» DIRECTIONS FOR THIS TASK
Write the records out again, precisely as they stand.
=======
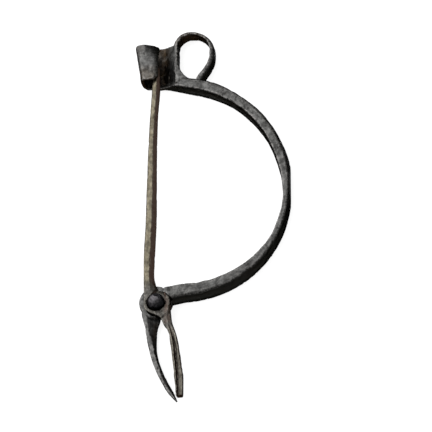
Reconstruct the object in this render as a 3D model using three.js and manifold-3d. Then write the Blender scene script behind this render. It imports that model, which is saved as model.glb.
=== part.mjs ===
// Fibula brooch with pincer prongs, in three forged pieces: a D-shaped bow, a swinging pin and a rivet.
// Millimetres. The brooch lies on its back on the plane z = 0. The rivet's axis is the Z axis, the pin
// runs up along +Y to the rolled catch, the bow swells out to +X, and the prongs point down along -Y.
import * as THREE from 'three';
import { mergeVertices } from 'three/addons/utils/BufferGeometryUtils.js';
import Module from 'manifold-3d';

const wasm = await Module();
wasm.setup();

const { degToRad, lerp, smoothstep } = THREE.MathUtils;
const gap = 0.3; // air between pieces that touch or turn on each other
const bevel = 0.3;
const roundSides = 32;

// Bow bar: its middle runs at bowRadius from bowCentre, with a two-lobed and a three-lobed swell that
// both peak towards bulgeAngle. Angles are in degrees from +X, and each table row is [angle, value].
const bowCentre = new THREE.Vector2(4, 37.5);
const bowRadius = 32.95;
const twoLobes = 1.72;
const threeLobes = 0.32;
const bulgeAngle = -51.2;
const bowFootAngle = -84;
const bowTopAngle = 90;
const bowStations = 58;
const bowDepth = 3.8;
const bowWidths = [
  [-90, 3.4], [-72, 3.05], [-58, 2.5], [-42, 1.75], [-20, 1.35], [-5, 1.4],
  [12, 2], [35, 2.25], [70, 2.85], [82, 2.9], [92, 2.1],
];
const bowFlare = 0.12; // how far the bar's foot spreads past its face, as a share of its width
const flareHeight = 0.1; // height of the widest line of the foot, as a share of the depth
const flareTop = 0.6; // height where the flare has nearly run out, as a share of the depth
const bowFootEnd = new THREE.Vector2(-0.5, 2.9);
const bowFootBend = new THREE.Vector2(3.5, 3.55);
const bowFootWidth = 3.9;
const bowFootSteps = 6;

// Hinge, from the back: rivet tail, the bow's cheek, the pin's eye, rivet head
const cheekCentre = new THREE.Vector2(-0.65, 1.7);
const cheekRadius = 4.75;
const cheekBottom = 0.8;
const cheekTop = 2.3;
const hingeReach = 12; // past every corner of the hinge
const eyeCentre = new THREE.Vector2(0.05, 0.15);
const eyeRadius = 3.75;
const eyeBottom = cheekTop + gap;
const eyeTop = 4.65;
const eyeLeft = -3.6; // the straight side, along which the shank runs down
const eyeShoulder = 5.2; // height at which the straight side starts
const eyeElbow = [[-3.6, -0.4], [-3.6, -1.7], [-2.3, -2.3]]; // start, corner and end of the rounded turn
const eyeToe = [[1.5, -4.6], [3.4, -4.4]]; // the slanted lower side runs down to where the gouge leaves
const eyeArc = [-25, 100]; // degrees from +X between which the eye is round
const eyeBevel = 0.2;
const eyeBevelInset = 0.1;
const eyeSteps = 14;
const shoulderAngle = 66; // the bar's full depth starts this far round from +X, clear of the turning shank
const rivetRadius = 1.4;
const rivetHeadRadius = 2.4;
const rivetHeadHeight = 1.85;
const rivetHeadCentre = new THREE.Vector2(-0.1, 0.35); // hammered over a little off the axis
const rivetHeadSides = 14;
const rivetDomeSteps = 5;
const rivetDomePower = 0.6; // under 1 makes the dome fuller at its edge than a half ellipse
const rivetTailRadius = 2.1;
const shankBury = 0.1; // how far the rivet's shank runs into its head, and stops short of its back

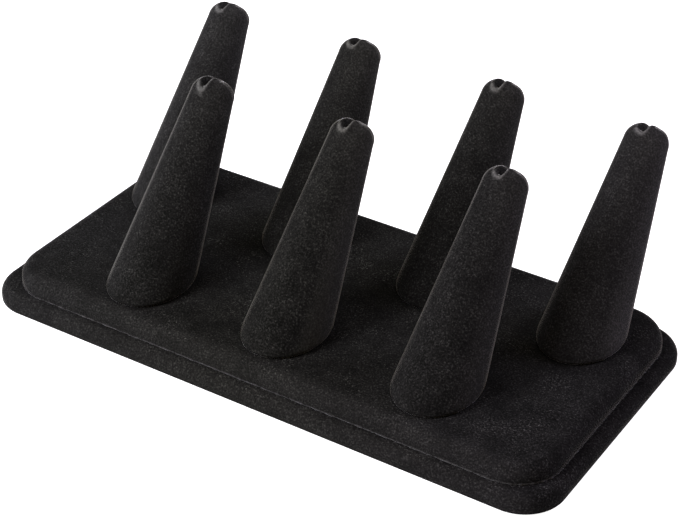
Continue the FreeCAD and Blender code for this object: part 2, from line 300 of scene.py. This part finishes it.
# The black dye is a trace bluer at the stand's left end, yellower in its middle and more purple at its
# right end
pile_along = add(pile_tree, "ShaderNodeSeparateXYZ", {"Vector": pile_place})
dye_share = add(pile_tree, "ShaderNodeMapRange",
                {"Value": pile_along.outputs["X"], "From Min": -0.11, "From Max": 0.11})
dye_cast = add(pile_tree, "ShaderNodeValToRGB", {"Fac": dye_share.outputs["Result"]},
               stops=[(0.0, "#fdfdff"), (0.45, "#fffff6"), (1.0, "#fdf8ff")])
dyed = add(pile_tree, "ShaderNodeMix",
           {"Factor": 1.0, 6: tipped.outputs[2], 7: dye_cast.outputs["Color"]},
           data_type="RGBA", blend_type="MULTIPLY")
pile_tree.links.new(dyed.outputs[2], pile_shader.inputs["Base Color"])
pile_tree.links.new(tuft_bump.outputs["Normal"], pile_shader.inputs["Normal"])


def arc_section(radius, inset, height, start, end, steps):
    """Section points on an arc about a centre, with angles from the plate's outside towards its top."""
    angles = [math.radians(start + (end - start) * i / steps) for i in range(steps + 1)]
    return [(inset - radius * math.cos(a), height + radius * math.sin(a)) for a in angles]


def step_up(value, low, high):
    """A smooth step from 0 at low to 1 at high."""
    share = np.clip((value - low) / (high - low), 0.0, 1.0)
    return share * share * (3 - 2 * share)


def lay_pile(cover, pressed_shares, worn_shares):
    """Says at each point of a cover how far its pile is pressed flat and how far it is worn."""
    for name, shares in (("pressed", pressed_shares), ("worn", worn_shares)):
        cover.data.attributes.new(name, "FLOAT", "POINT").data.foreach_set("value", shares)


# The stretched pile lies nearly flat. Hands brush it up along the front edge, more and more from 7 mm
# in to 2 mm in.
tier_pressed = 0.75
front_wear = 0.035
front_wear_start = 7.0
front_wear_end = 2.0
cover_insets = [50.0, 44.0, 36.0, 28.0, 21.0, 16.0, 12.0, 9.0, 7.0]
fold_ease = 0.05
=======
» ANSWER FOR THIS EXERCISE
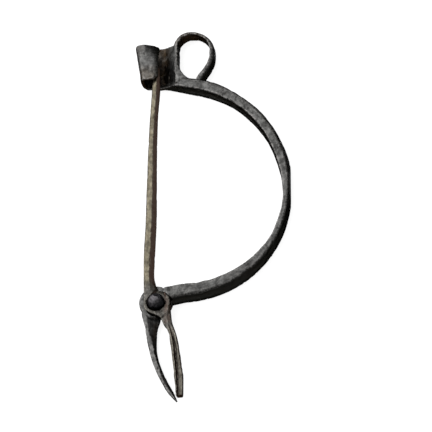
Reconstruct the object in this render as a 3D model using three.js and manifold-3d. Then write the Blender scene script behind this render. It imports that model, which is saved as model.glb.
=== part.mjs ===
// Fibula brooch with pincer prongs, in three forged pieces: a D-shaped bow, a swinging pin and a rivet.
// Millimetres. The brooch lies on its back on the plane z = 0. The rivet's axis is the Z axis, the pin
// runs up along +Y to the rolled catch, the bow swells out to +X, and the prongs point down along -Y.
import * as THREE from 'three';
import { mergeVertices } from 'three/addons/utils/BufferGeometryUtils.js';
import Module from 'manifold-3d';

const wasm = await Module();
wasm.setup();

const { degToRad, lerp, smoothstep } = THREE.MathUtils;
const gap = 0.3; // air between pieces that touch or turn on each other
const bevel = 0.3;
const roundSides = 32;

// Bow bar: its middle runs at bowRadius from bowCentre, with a two-lobed and a three-lobed swell that
// both peak towards bulgeAngle. Angles are in degrees from +X, and each table row is [angle, value].
const bowCentre = new THREE.Vector2(4, 37.5);
const bowRadius = 32.95;
const twoLobes = 1.72;
const threeLobes = 0.32;
const bulgeAngle = -51.2;
const bowFootAngle = -84;
const bowTopAngle = 90;
const bowStations = 58;
const bowDepth = 3.8;
const bowWidths = [
  [-90, 3.4], [-72, 3.05], [-58, 2.5], [-42, 1.75], [-20, 1.35], [-5, 1.4],
  [12, 2], [35, 2.25], [70, 2.85], [82, 2.9], [92, 2.1],
];
const bowFlare = 0.12; // how far the bar's foot spreads past its face, as a share of its width
const flareHeight = 0.1; // height of the widest line of the foot, as a share of the depth
const flareTop = 0.6; // height where the flare has nearly run out, as a share of the depth
const bowFootEnd = new THREE.Vector2(-0.5, 2.9);
const bowFootBend = new THREE.Vector2(3.5, 3.55);
const bowFootWidth = 3.9;
const bowFootSteps = 6;

// Hinge, from the back: rivet tail, the bow's cheek, the pin's eye, rivet head
const cheekCentre = new THREE.Vector2(-0.65, 1.7);
const cheekRadius = 4.75;
const cheekBottom = 0.8;
const cheekTop = 2.3;
const hingeReach = 12; // past every corner of the hinge
const eyeCentre = new THREE.Vector2(0.05, 0.15);
const eyeRadius = 3.75;
const eyeBottom = cheekTop + gap;
const eyeTop = 4.65;
const eyeLeft = -3.6; // the straight side, along which the shank runs down
const eyeShoulder = 5.2; // height at which the straight side starts
const eyeElbow = [[-3.6, -0.4], [-3.6, -1.7], [-2.3, -2.3]]; // start, corner and end of the rounded turn
const eyeToe = [[1.5, -4.6], [3.4, -4.4]]; // the slanted lower side runs down to where the gouge leaves
const eyeArc = [-25, 100]; // degrees from +X between which the eye is round
const eyeBevel = 0.2;
const eyeBevelInset = 0.1;
const eyeSteps = 14;
const shoulderAngle = 66; // the bar's full depth starts this far round from +X, clear of the turning shank
const rivetRadius = 1.4;
const rivetHeadRadius = 2.4;
const rivetHeadHeight = 1.85;
const rivetHeadCentre = new THREE.Vector2(-0.1, 0.35); // hammered over a little off the axis
const rivetHeadSides = 14;
const rivetDomeSteps = 5;
const rivetDomePower = 0.6; // under 1 makes the dome fuller at its edge than a half ellipse
const rivetTailRadius = 2.1;
const shankBury = 0.1; // how far the rivet's shank runs into its head, and stops short of its back

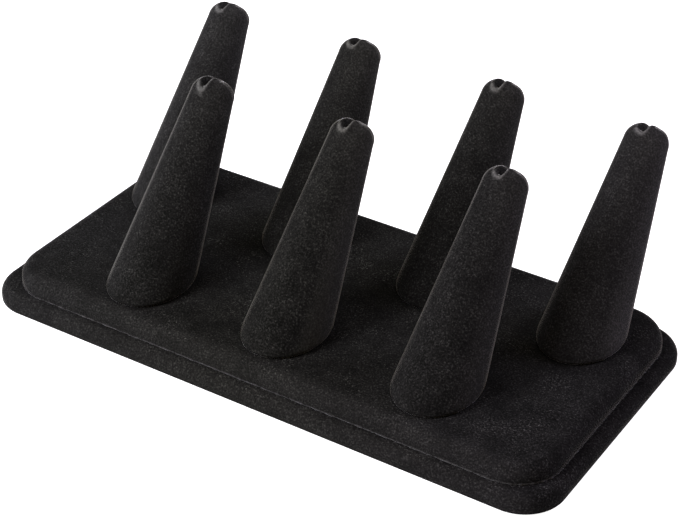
Continue the FreeCAD and Blender code for this object: part 2, from line 300 of scene.py. This part finishes it.
# The black dye is a trace bluer at the stand's left end, yellower in its middle and more purple at its
# right end
pile_along = add(pile_tree, "ShaderNodeSeparateXYZ", {"Vector": pile_place})
dye_share = add(pile_tree, "ShaderNodeMapRange",
                {"Value": pile_along.outputs["X"], "From Min": -0.11, "From Max": 0.11})
dye_cast = add(pile_tree, "ShaderNodeValToRGB", {"Fac": dye_share.outputs["Result"]},
               stops=[(0.0, "#fdfdff"), (0.45, "#fffff6"), (1.0, "#fdf8ff")])
dyed = add(pile_tree, "ShaderNodeMix",
           {"Factor": 1.0, 6: tipped.outputs[2], 7: dye_cast.outputs["Color"]},
           data_type="RGBA", blend_type="MULTIPLY")
pile_tree.links.new(dyed.outputs[2], pile_shader.inputs["Base Color"])
pile_tree.links.new(tuft_bump.outputs["Normal"], pile_shader.inputs["Normal"])


def arc_section(radius, inset, height, start, end, steps):
    """Section points on an arc about a centre, with angles from the plate's outside towards its top."""
    angles = [math.radians(start + (end - start) * i / steps) for i in range(steps + 1)]
    return [(inset - radius * math.cos(a), height + radius * math.sin(a)) for a in angles]


def step_up(value, low, high):
    """A smooth step from 0 at low to 1 at high."""
    share = np.clip((value - low) / (high - low), 0.0, 1.0)
    return share * share * (3 - 2 * share)


def lay_pile(cover, pressed_shares, worn_shares):
    """Says at each point of a cover how far its pile is pressed flat and how far it is worn."""
    for name, shares in (("pressed", pressed_shares), ("worn", worn_shares)):
        cover.data.attributes.new(name, "FLOAT", "POINT").data.foreach_set("value", shares)


# The stretched pile lies nearly flat. Hands brush it up along the front edge, more and more from 7 mm
# in to 2 mm in.
tier_pressed = 0.75
front_wear = 0.035
front_wear_start = 7.0
front_wear_end = 2.0
cover_insets = [50.0, 44.0, 36.0, 28.0, 21.0, 16.0, 12.0, 9.0, 7.0]
fold_ease = 0.05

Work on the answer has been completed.